▶ **Problem**
Starting at the top of the records, output every line through the one that contains "const GAP = 0.3;", keeping each exactly as it appears.

════════════════

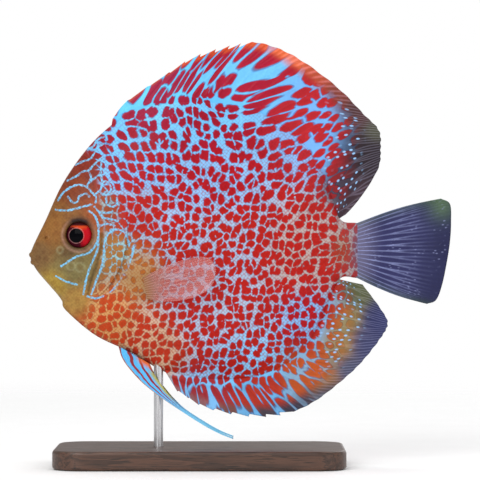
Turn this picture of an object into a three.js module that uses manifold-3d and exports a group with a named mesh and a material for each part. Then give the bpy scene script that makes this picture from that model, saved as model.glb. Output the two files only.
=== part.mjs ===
// A discus, a tall, disc-shaped river fish, as a still, life-size model on a plain display stand.
// Millimetres. X runs from the snout (-X) to the tail (+X), Y from the fish's left flank (-Y) to its right,
// Z up. The origin is the centre of the stand's underside.
import * as THREE from "three";
import { mergeVertices } from "three/addons/utils/BufferGeometryUtils.js";
import Module from "manifold-3d";

const wasm = await Module();
wasm.setup();

// Driving sizes.
const TOTAL_LENGTH = 180; // snout to the end of the tail fin
const LENGTH_UNITS = 420; // the same length in the drawing units of the side view
const UNIT = TOTAL_LENGTH / LENGTH_UNITS;
const STAND_X = 200; // the drawing unit above the stand's centre
const FLOOR_Z = 465; // the drawing unit at the floor, counted downwards
const GAP = 0.3; // between two nodes that touch

// A point of the side view, counted right and down in drawing units, as [x, z] in millimetres.
const side = ([right, down]) => [(right - STAND_X) * UNIT, (FLOOR_Z - down) * UNIT];
const mix = (a, b, t) => a + (b - a) * t;
const smooth = (low, high, value) => {
  const t = Math.min(1, Math.max(0, (value - low) / (high - low)));
  return t * t * (3 - 2 * t);
};

// A smooth curve through evenly numbered values: at(2.5) lies half way between values 2 and 3.
function through(values) {
  return (at) => {
    const i = Math.min(values.length - 2, Math.max(0, Math.floor(at)));
    const t = at - i;
    const b = values[i];
    const c = values[i + 1];
    const a = i > 0 ? values[i - 1] : 2 * b - c;
    const d = i + 2 < values.length ? values[i + 2] : 2 * c - b;
    const bend = 2 * a - 5 * b + 4 * c - d;
    return b + 0.5 * t * (c - a + t * (bend + t * (3 * (b - c) + d - a)));
  };
}

// The same curve through points of the side view, as a function that gives [x, z] in millimetres.
function line(points) {
  const placed = points.map(side);
  const x = through(placed.map((p) => p[0]));
  const z = through(placed.map((p) => p[1]));
  return (at) => [x(at), z(at)];
}

// Stations of the body from the snout to the tail's root. Each is a line from the lower to the upper edge
// that bows backwards by bow units. half is the greatest half thickness, crest and keel those at the edges.
const STATIONS = [
  { upper: [30, 254], lower: [31, 261], bow: 0, half: 2.6, crest: 1.0, keel: 1.0 },
  { upper: [35, 242], lower: [38, 272], bow: 1, half: 4.2, crest: 0.9, keel: 0.9 },
  { upper: [45.5, 220.5], lower: [50, 286], bow: 5, half: 6.2, crest: 0.7, keel: 0.8 },
  { upper: [62.5, 184], lower: [57, 294], bow: 12, half: 8.6, crest: 0.7, keel: 0.8 },
  { upper: [86, 150], lower: [62, 301], bow: 26, half: 10.8, crest: 0.8, keel: 0.8 },
  { upper: [108.5, 127.5], lower: [66, 310.5], bow: 46, half: 12.4, crest: 1.1, keel: 0.9 },
  { upper: [136, 109], lower: [95, 335], bow: 40, half: 13.2, crest: 1.5, keel: 1.0 },
  { upper: [167, 102], lower: [130, 352], bow: 30, half: 13.3, crest: 1.6, keel: 1.2 },
  { upper: [201, 100], lower: [170, 374], bow: 20, half: 12.6, crest: 1.6, keel: 1.5 },
  { upper: [238, 105], lower: [215, 381], bow: 12, half: 11.4, crest: 1.6, keel: 1.6 },
  { upper: [272, 116], lower: [255, 378], bow: 6, half: 9.8, crest: 1.6, keel: 1.6 },
  { upper: [300, 137], lower: [288, 364], bow: 2, half: 7.9, crest: 1.6, keel: 1.6 },
  { upper: [320, 166], lower: [314, 337], bow: 0, half: 5.9, crest: 1.5, keel: 1.5 },
  { upper: [333, 199], lower: [331, 297], bow: 0, half: 4.5, crest: 1.3, keel: 1.3 },
  { upper: [341, 220], lower: [341, 278], bow: 0, half: 3.5, crest: 1.1, keel: 1.1 },
  { upper: [357, 223], lower: [357, 278], bow: 0, half: 2.5, crest: 1.0, keel: 1.0 },
];
const GILL_STATION = 5;
const STEM_STATION = 14;
const LAST_STATION = STATIONS.length - 1;
const BOW_SKEW = 0.6; // under 1 puts the furthest point of a station's bow below its middle

const upperEdge = line(STATIONS.map((s) => s.upper));
const lowerEdge = line(STATIONS.map((s) => s.lower));
const bowAt = through(STATIONS.map((s) => s.bow * UNIT));
const halfAt = through(STATIONS.map((s) => s.half));
const crestAt = through(STATIONS.map((s) => s.crest));
const keelAt = through(STATIONS.map((s) => s.keel));

// The side-view point at station u and height v, from 0 at the lower edge to 1 at the upper one.
function flankPoint(u, v) {
  const [lx, lz] = lowerEdge(u);
  const [ux, uz] = upperEdge(u);
  const bow = bowAt(u) * Math.sin(Math.PI * Math.pow(v, BOW_SKEW));
  return [mix(lx, ux, v) + bow, mix(lz, uz, v)];
}

// Half the body's thickness there: a lens that is rounder at the head and keener at the tail.
function flankHalf(u, v) {
  const away = Math.abs(2 * v - 1);
  const edge = mix(keelAt(u), crestAt(u), v);
  const roundness = mix(0.5, 0.66, smooth(2, 7, u));
  return edge + (halfAt(u) - edge) * Math.pow(1 - Math.pow(away, 2.3), roundness);
}

// A station line moved along the side view, square to itself, by shift millimetres towards the tail.
function movedStation(u, v, shift) {
  const step = 0.01;
  const [ax, az] = flankPoint(u, Math.max(0, v - step));
  const [bx, bz] = flankPoint(u, Math.min(1, v + step));
  const length = Math.hypot(bx - ax, bz - az);
  const [x, z] = flankPoint(u, v);
  return [x + (shift * (bz - az)) / length, z - (shift * (bx - ax)) / length];
}

// A closed mesh from indexed points, as a three.js geometry.
function closed(points, triangles) {
  const g = new THREE.BufferGeometry();
  g.setAttribute("position", new THREE.Float32BufferAttribute(points.flat(), 3));
  g.setIndex(triangles.flat());
  return g;
}

// A closed solid between two faces that mirror each other in the plane y = 0, or in a bent middle sheet.
// face(i, j) gives {x, z, half, middle} on a grid of columns by rows.
function pillow(columns, rows, face) {
  const points = [];
  const across = rows + 1;
  for (const sign of [-1, 1]) {
    for (let i = 0; i <= columns; i++) {
      for (let j = 0; j <= rows; j++) {
        const { x, z, half, middle = 0 } = face(i, j);
        points.push([x, middle + sign * half, z]);
      }
    }
  }
  const other = (columns + 1) * across;
  const at = (i, j) => i * across + j;
  const triangles = [];
  const quad = (a, b, c, d) => triangles.push([a, b, c], [a, c, d]);
  for (let i = 0; i < columns; i++) {
    for (let j = 0; j < rows; j++) {
      const corners = [at(i, j), at(i + 1, j), at(i + 1, j + 1), at(i, j + 1)];
      quad(...corners);
      const [a, b, c, d] = corners.map((k) => k + other);
      triangles.push([a, c, b], [a, d, c]);
    }
  }
  const border = [];
  for (let i = 0; i < columns; i++) border.push(at(i, 0));
  for (let j = 0; j < rows; j++) border.push(at(columns, j));
  for (let i = columns; i > 0; i--) border.push(at(i, rows));
  for (let j = rows; j > 0; j--) border.push(at(0, j));
  border.forEach((a, k) => {
    const b = border[(k + 1) % border.length];
    quad(b, a, a + other, b + other);
  });
  return facingOut(closed(points, triangles));
}

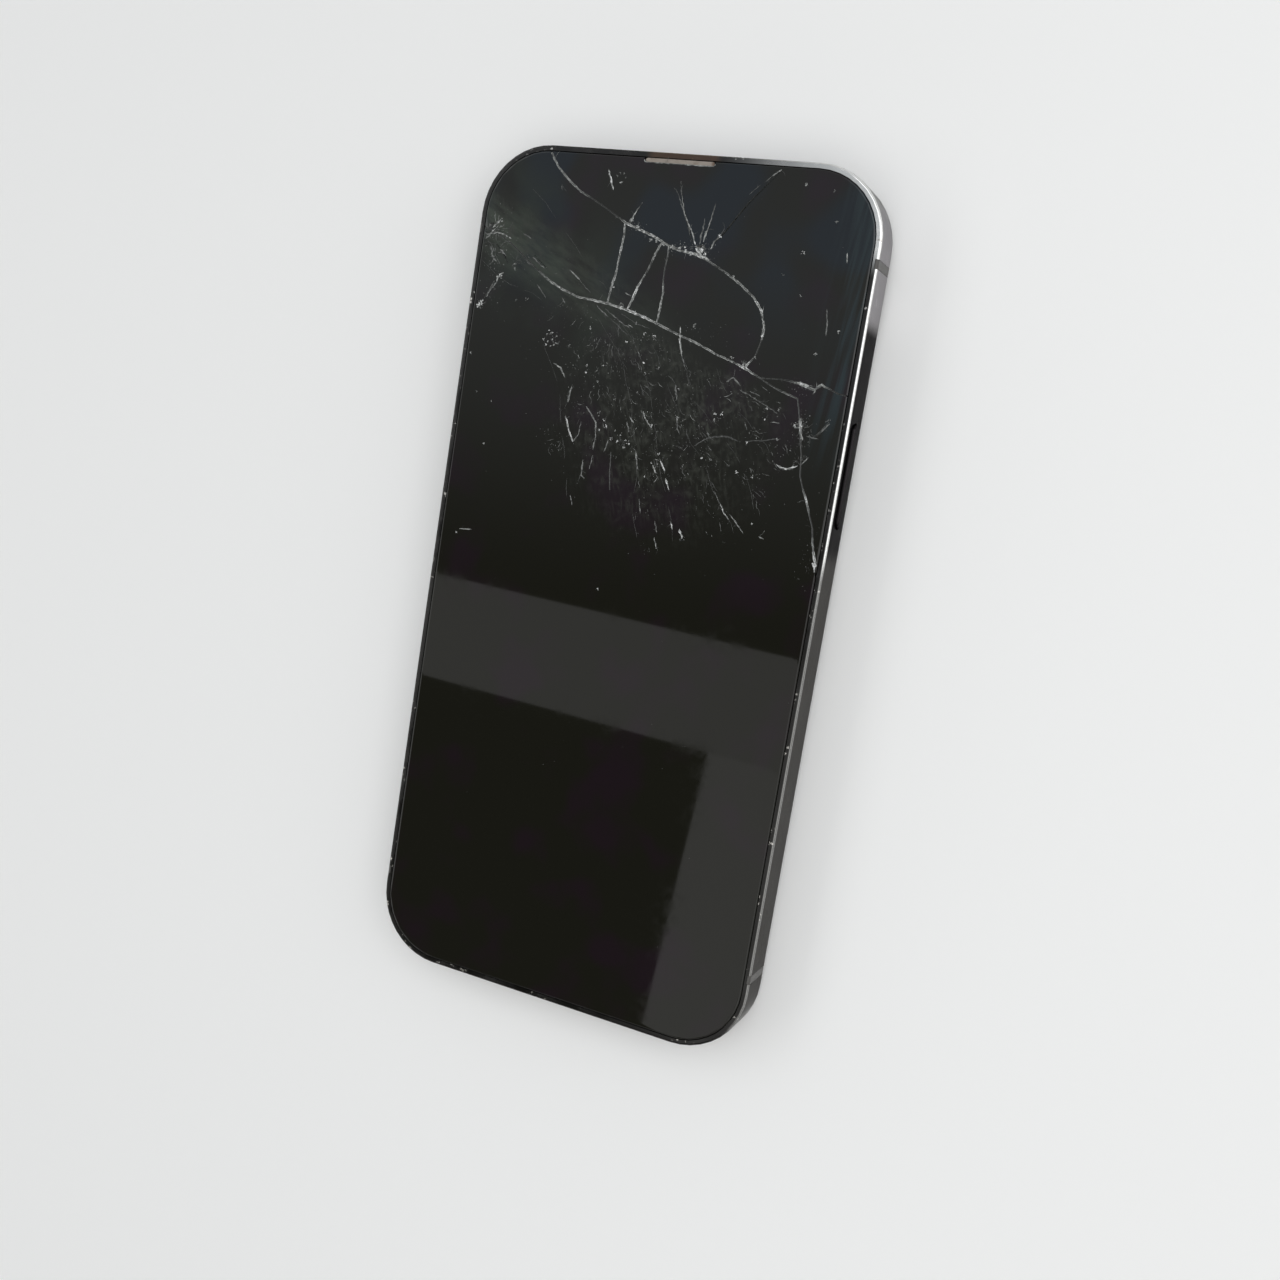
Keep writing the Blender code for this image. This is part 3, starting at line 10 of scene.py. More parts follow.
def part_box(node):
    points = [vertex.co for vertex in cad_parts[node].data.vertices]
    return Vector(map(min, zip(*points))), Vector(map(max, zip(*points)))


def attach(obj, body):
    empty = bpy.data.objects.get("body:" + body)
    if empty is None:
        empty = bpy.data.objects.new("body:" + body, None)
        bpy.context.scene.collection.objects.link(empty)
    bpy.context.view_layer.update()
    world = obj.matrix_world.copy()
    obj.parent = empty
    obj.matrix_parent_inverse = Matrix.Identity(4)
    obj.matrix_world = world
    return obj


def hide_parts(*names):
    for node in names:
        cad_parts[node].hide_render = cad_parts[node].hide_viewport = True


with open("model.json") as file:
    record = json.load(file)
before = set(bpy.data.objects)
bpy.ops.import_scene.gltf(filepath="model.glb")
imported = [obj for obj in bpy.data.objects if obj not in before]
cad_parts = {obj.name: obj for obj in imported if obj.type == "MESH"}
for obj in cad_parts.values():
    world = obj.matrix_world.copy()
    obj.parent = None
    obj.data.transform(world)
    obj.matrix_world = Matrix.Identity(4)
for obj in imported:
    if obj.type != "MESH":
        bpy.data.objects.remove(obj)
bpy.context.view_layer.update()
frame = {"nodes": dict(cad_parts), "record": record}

# The looks of the shattered phone. +X is the side of the side button, +Y the earpiece end and
# +Z comes out of the screen. Lengths are in metres, but the lists of cracks and other marks
# are in millimetres from the middle of the phone, and so is what a comment gives as such.

MM = 0.001
PHONE = "phone_body"
NODES = frame["nodes"]

# Levels and outlines read from the frame
GLASS_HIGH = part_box("cover_glass_lower")[1]
FRAME_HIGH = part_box("frame")[1]
SURFACE = GLASS_HIGH.z
HALF_WIDTH, HALF_LENGTH = FRAME_HIGH.x, FRAME_HIGH.y
BAND_MIDDLE = (FRAME_HIGH.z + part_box("antenna_band_upper_left")[0].z) / 2
HALF_BAND = FRAME_HIGH.z - BAND_MIDDLE
GLASS_INSET = FRAME_HIGH.x - GLASS_HIGH.x
BODY_CORNER = 12.0 * MM
NEARLY_LEVEL = 0.98
GLASS_NODES = sorted(n for n in NODES if n.startswith(("cover_glass", "glass_shard")))

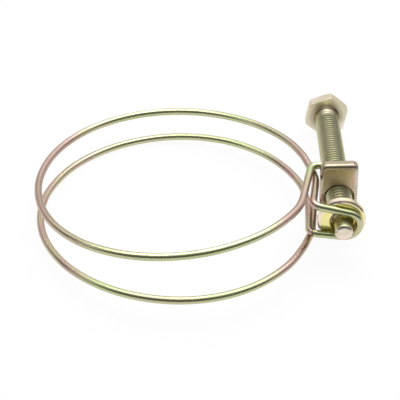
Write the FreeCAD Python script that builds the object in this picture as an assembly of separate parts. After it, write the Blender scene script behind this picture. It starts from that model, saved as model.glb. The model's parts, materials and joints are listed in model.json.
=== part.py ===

════════════════

▶ **Solution for this problem**
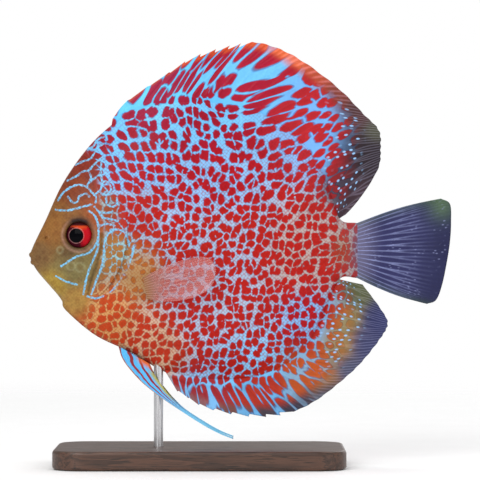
Turn this picture of an object into a three.js module that uses manifold-3d and exports a group with a named mesh and a material for each part. Then give the bpy scene script that makes this picture from that model, saved as model.glb. Output the two files only.
=== part.mjs ===
// A discus, a tall, disc-shaped river fish, as a still, life-size model on a plain display stand.
// Millimetres. X runs from the snout (-X) to the tail (+X), Y from the fish's left flank (-Y) to its right,
// Z up. The origin is the centre of the stand's underside.
import * as THREE from "three";
import { mergeVertices } from "three/addons/utils/BufferGeometryUtils.js";
import Module from "manifold-3d";

const wasm = await Module();
wasm.setup();

// Driving sizes.
const TOTAL_LENGTH = 180; // snout to the end of the tail fin
const LENGTH_UNITS = 420; // the same length in the drawing units of the side view
const UNIT = TOTAL_LENGTH / LENGTH_UNITS;
const STAND_X = 200; // the drawing unit above the stand's centre
const FLOOR_Z = 465; // the drawing unit at the floor, counted downwards
const GAP = 0.3; // between two nodes that touch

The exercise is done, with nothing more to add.